Ele se tornou príncipe regente do Brasil em 1821, aos 22 anos, quando seu pai, dom João VI, retornou a Portugal por pressão da Revolução Liberal do Porto. O primeiro ano de dom Pedro I à frente da política brasileira chegou ao ápice no dia 9 de janeiro de 1922, com a ameaça de que o Brasil, então com status de Reino Unido, retornasse ao patamar de colônia de Portugal. Decidido a permanecer no Brasil, ele escreveu as palavras que se eternizaram: “Como é para o bem de todos e felicidade geral da nação, estou pronto: diga ao povo que fico”.

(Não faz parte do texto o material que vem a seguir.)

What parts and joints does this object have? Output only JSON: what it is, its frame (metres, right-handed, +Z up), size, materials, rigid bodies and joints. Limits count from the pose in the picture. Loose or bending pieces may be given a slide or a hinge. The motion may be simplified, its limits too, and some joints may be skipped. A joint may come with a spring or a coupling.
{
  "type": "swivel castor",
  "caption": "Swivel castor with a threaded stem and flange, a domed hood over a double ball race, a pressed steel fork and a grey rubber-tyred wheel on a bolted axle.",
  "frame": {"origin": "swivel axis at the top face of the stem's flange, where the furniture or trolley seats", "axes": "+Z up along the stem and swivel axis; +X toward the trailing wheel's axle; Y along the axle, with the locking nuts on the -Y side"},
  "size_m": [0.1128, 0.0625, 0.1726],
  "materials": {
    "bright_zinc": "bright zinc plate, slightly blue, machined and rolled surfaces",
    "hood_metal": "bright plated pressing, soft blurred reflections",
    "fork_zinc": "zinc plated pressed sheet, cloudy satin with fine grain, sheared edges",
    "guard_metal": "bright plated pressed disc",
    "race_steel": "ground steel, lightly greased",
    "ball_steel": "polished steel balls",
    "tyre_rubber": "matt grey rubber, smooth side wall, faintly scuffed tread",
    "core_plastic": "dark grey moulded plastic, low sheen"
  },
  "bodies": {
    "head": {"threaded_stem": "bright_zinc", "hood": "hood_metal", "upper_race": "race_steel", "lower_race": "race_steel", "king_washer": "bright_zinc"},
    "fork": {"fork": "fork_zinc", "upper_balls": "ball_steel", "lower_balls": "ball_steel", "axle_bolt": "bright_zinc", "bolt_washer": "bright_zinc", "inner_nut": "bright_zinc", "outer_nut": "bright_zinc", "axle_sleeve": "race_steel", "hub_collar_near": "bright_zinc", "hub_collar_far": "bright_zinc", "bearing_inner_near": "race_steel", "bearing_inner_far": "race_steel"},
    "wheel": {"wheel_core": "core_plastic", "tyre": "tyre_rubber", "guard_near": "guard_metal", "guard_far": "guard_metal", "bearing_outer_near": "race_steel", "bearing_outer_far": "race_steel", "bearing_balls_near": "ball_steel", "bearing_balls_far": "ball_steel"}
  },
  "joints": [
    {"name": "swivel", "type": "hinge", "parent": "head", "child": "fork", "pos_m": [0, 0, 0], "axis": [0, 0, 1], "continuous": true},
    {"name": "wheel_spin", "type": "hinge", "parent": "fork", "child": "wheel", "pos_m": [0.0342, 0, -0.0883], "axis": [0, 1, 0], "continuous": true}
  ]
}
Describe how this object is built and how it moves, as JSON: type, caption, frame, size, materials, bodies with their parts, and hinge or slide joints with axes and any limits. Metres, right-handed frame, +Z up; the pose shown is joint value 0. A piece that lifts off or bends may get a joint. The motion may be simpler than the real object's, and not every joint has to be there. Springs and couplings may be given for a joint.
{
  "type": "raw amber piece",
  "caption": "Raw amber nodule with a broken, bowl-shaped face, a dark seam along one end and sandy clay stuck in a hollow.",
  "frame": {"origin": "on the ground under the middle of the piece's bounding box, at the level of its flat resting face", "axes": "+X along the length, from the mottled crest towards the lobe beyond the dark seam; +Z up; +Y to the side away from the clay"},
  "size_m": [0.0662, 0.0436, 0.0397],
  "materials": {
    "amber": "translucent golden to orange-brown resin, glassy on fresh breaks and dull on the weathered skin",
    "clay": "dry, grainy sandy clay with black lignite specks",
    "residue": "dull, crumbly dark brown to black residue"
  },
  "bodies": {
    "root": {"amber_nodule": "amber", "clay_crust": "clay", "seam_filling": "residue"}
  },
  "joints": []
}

Não levaria um ano até que ele fosse alçado a primeiro imperador do Brasil, após a declaração da independência, que ele mesmo defendeu. O brado de “Independência ou morte!” é central nas representações do grito do Ipiranga, que marcou o 7 de setembro, mas sequer se sabe com certeza o que ele de fato gritou às margens do riacho em São Paulo. Hoje, historiadores tentam desmistificar esse momento e recusam que dom Pedro seja um herói que carregou a independência nas costas sozinho.
Após a independência, o Brasil seguiu um caminho singular em comparação a outras histórias de rompimento com o colonizador e preservou a monarquia, centrada na figura de dom Pedro I. Mas, com a lembrança do medo de seu pai após a decapitação da realeza na Revolução Francesa, ele já havia entendido que seus poderes monárquicos tinham um limite.

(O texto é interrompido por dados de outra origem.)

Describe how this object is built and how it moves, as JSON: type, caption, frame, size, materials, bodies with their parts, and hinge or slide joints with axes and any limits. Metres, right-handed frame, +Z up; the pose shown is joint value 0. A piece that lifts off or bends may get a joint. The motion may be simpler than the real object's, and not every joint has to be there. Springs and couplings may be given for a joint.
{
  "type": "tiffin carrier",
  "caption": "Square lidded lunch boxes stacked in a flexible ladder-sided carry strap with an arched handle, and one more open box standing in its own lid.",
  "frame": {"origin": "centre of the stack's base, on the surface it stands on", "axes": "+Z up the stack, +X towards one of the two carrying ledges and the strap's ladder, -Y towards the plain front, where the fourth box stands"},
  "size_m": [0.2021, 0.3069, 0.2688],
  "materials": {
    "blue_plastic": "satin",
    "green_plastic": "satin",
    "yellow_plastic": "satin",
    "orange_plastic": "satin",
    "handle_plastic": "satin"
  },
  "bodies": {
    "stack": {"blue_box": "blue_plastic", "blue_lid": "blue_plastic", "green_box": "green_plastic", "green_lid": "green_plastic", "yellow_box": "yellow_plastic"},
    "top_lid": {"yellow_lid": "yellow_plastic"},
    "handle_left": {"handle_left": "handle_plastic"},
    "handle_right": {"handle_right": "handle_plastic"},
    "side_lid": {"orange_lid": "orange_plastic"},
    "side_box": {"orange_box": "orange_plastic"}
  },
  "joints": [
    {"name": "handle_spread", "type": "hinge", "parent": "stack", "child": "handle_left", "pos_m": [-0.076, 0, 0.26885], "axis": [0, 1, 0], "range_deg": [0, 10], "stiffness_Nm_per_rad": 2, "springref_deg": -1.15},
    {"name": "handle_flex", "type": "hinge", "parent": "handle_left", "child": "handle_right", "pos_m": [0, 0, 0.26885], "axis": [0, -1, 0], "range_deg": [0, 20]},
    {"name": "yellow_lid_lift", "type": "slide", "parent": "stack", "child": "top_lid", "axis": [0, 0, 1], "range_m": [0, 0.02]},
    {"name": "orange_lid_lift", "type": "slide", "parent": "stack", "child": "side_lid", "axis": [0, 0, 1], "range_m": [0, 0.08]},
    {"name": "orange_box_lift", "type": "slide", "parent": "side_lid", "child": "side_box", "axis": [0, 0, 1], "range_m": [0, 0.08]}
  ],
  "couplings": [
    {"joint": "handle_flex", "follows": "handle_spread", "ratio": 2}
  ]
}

Anos mais tarde, quando havia retornado a Portugal, dom Pedro I escreveu, em uma carta a dom Pedro II, que havia deixado no Brasil para sucedê-lo: “o tempo em que respeitavam-se os príncipes por serem príncipes unicamente acabou-se; no século em que estamos, em que os povos se acham assaz instruídos de seus direitos, é mister que os príncipes igualmente o estejam e conheçam que são homens, e não divindades”.
Dom Pedro I deixa o Brasil
Ainda assim, dom Pedro I concentrou poderes no Brasil com o Poder Moderador, que, na prática, permitia que ele nomeasse quem desejasse para cargos políticos vitaliciamente e conferia em suas mãos o centro do poder no país. Quando a pressão das críticas ao seu reinado tornou-se insustentável, em 1931, ele partiu para Portugal, deixando o filho de cinco anos no reinado — dom Pedro II só sagrou-se imperador, de fato, aos 14 anos.

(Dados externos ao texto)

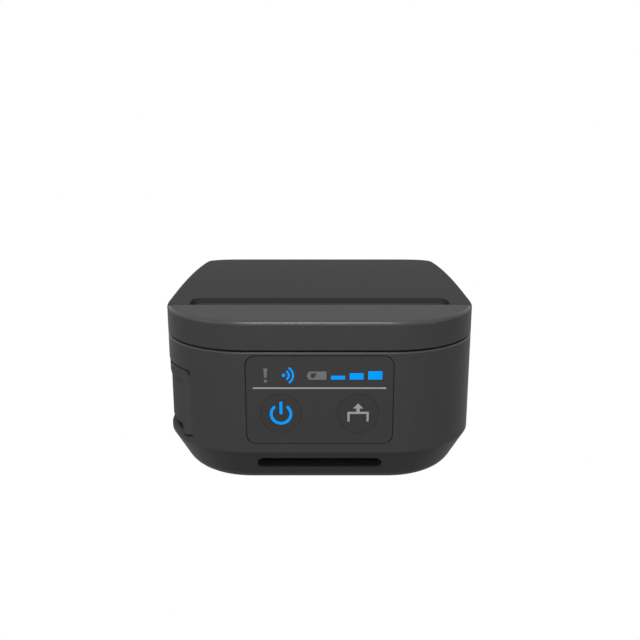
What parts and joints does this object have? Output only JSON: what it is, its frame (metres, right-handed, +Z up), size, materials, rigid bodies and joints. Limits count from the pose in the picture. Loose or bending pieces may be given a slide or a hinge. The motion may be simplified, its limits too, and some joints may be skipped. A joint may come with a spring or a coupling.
{
  "type": "portable receipt printer",
  "caption": "Portable thermal receipt printer with a rounded body, hinged paper cover, front key panel, side opening lever and slide-out battery.",
  "frame": {"origin": "under the middle of the body, level with the bottom of the feet", "axes": "+X to the right, +Y to the rear, +Z up; the key panel faces -Y"},
  "size_m": [0.11, 0.145, 0.0606],
  "materials": {
    "case_plastic": "dark grey moulded plastic with a fine texture",
    "cover_plastic": "dark grey moulded plastic, fine matt grain",
    "panel_plastic": "dark grey plastic with a leather-like grain",
    "key_plastic": "dark grey soft-touch plastic",
    "inner_plastic": "black glass-filled plastic",
    "grey_print": "dim grey translucent window",
    "pale_print": "light grey ink",
    "blue_light": "lit blue window",
    "board": "green circuit board lacquer",
    "chip": "black moulded package",
    "cable": "flat ribbon cable",
    "steel": "bright sheet or turned steel",
    "black_steel": "dark coated steel",
    "aluminium": "plain aluminium",
    "head_glaze": "glazed ceramic print head",
    "brass": "gold plated or plain brass",
    "rubber": "black rubber",
    "platen_rubber": "dark smooth roller rubber",
    "gear_plastic": "natural acetal"
  },
  "bodies": {
    "case": {"lower_case": "case_plastic", "front_bezel": "case_plastic", "tear_bar": "black_steel", "roll_tray": "inner_plastic", "rear_frame": "inner_plastic", "strap_anchor": "case_plastic", "lever_housing": "case_plastic", "hinge_pins": "steel", "control_panel": "panel_plastic", "fault_mark": "grey_print", "battery_mark": "grey_print", "wireless_mark": "blue_light", "level_marks": "blue_light", "panel_rule": "pale_print", "control_board": "board", "key_switches": "steel", "panel_lamps": "pale_print", "board_link": "cable", "lever_pin": "steel", "mechanism_frame": "steel", "head_sink": "aluminium", "thermal_head": "head_glaze", "head_springs": "steel", "head_cable": "cable", "feed_motor": "steel", "main_board": "board", "board_chips": "chip", "capacitors": "chip", "radio_can": "steel", "usb_socket": "steel", "usb_tongue": "chip", "port_board": "board", "terminal_block": "chip", "terminal_blades": "brass", "cover_switch": "chip", "paper_sensor": "chip", "rubber_feet": "rubber", "base_inserts": "brass", "frame_screws": "steel", "board_screws": "steel"},
    "cover": {"cover_shell": "cover_plastic", "cover_liner": "inner_plastic", "platen_bushes": "gear_plastic"},
    "platen": {"platen_shaft": "steel", "platen_rubber": "platen_rubber", "platen_gear": "gear_plastic"},
    "idler": {"idler_gear": "gear_plastic"},
    "rotor": {"motor_shaft": "steel", "motor_pinion": "brass"},
    "power_key": {"power_button": "key_plastic", "power_mark": "blue_light"},
    "feed_key": {"feed_button": "key_plastic", "feed_mark": "pale_print"},
    "lever": {"open_lever": "case_plastic"},
    "latch": {"latch_shaft": "steel"},
    "flap": {"port_flap": "rubber"},
    "battery": {"battery_pack": "case_plastic", "battery_pads": "brass"},
    "catch": {"battery_latch": "key_plastic"}
  },
  "joints": [
    {"name": "cover_open", "type": "hinge", "parent": "case", "child": "cover", "pos_m": [0, 0.0667, 0.0484], "axis": [-1, 0, 0], "range_deg": [0, 90]},
    {"name": "platen_spin", "type": "hinge", "parent": "cover", "child": "platen", "pos_m": [0, -0.0435, 0.047], "axis": [1, 0, 0], "continuous": true},
    {"name": "idler_spin", "type": "hinge", "parent": "case", "child": "idler", "pos_m": [0.0475, -0.0435, 0.0345], "axis": [1, 0, 0], "continuous": true},
    {"name": "pinion_spin", "type": "hinge", "parent": "case", "child": "rotor", "pos_m": [0.0475, -0.05058, 0.02675], "axis": [1, 0, 0], "continuous": true},
    {"name": "power_press", "type": "slide", "parent": "case", "child": "power_key", "axis": [0, 1, 0], "range_m": [0, 0.0006], "stiffness_N_per_m": 300, "springref_m": -0.0004},
    {"name": "feed_press", "type": "slide", "parent": "case", "child": "feed_key", "axis": [0, 1, 0], "range_m": [0, 0.0006], "stiffness_N_per_m": 300, "springref_m": -0.0004},
    {"name": "lever_pull", "type": "hinge", "parent": "case", "child": "lever", "pos_m": [-0.0525, -0.041, 0.0382], "axis": [0, 1, 0], "range_deg": [0, 18], "stiffness_Nm_per_rad": 0.02, "springref_deg": -5.73},
    {"name": "latch_turn", "type": "hinge", "parent": "case", "child": "latch", "pos_m": [0, -0.0592, 0.045], "axis": [1, 0, 0], "range_deg": [0, 9]},
    {"name": "flap_open", "type": "hinge", "parent": "case", "child": "flap", "pos_m": [-0.0332, 0.0718, 0.0354], "axis": [0, 0, 1], "range_deg": [0, 110], "stiffness_Nm_per_rad": 0.0005},
    {"name": "battery_slide", "type": "slide", "parent": "case", "child": "battery", "axis": [0, 1, 0], "range_m": [0, 0.045]},
    {"name": "catch_slide", "type": "slide", "parent": "case", "child": "catch", "axis": [-1, 0, 0], "range_m": [0, 0.003], "stiffness_N_per_m": 100, "springref_m": -0.002}
  ],
  "couplings": [
    {"joint": "idler_spin", "follows": "platen_spin", "ratio": -0.66667},
    {"joint": "pinion_spin", "follows": "platen_spin", "ratio": 1.6667},
    {"joint": "latch_turn", "follows": "lever_pull", "ratio": 0.5}
  ]
}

Dom Pedro I já havia abdicado do trono português em 1826. Ele deixou sua filha, dona Maria da Glória, futura dona Maria II, no trono, com apenas sete anos. O pai acertou o casamento da primogênita com dom Miguel, irmão de dom Pedro I e tio da menina — o casamento foi anulado anos mais tarde, por não haver consumação física. Dom Miguel usurpou o reinado e proclamou-se rei, com apoio da mãe dos dois irmãos, Carlota Joaquina. Só em 1834, com ajuda do pai no campo de batalha, dona Maria II assumiu o trono português.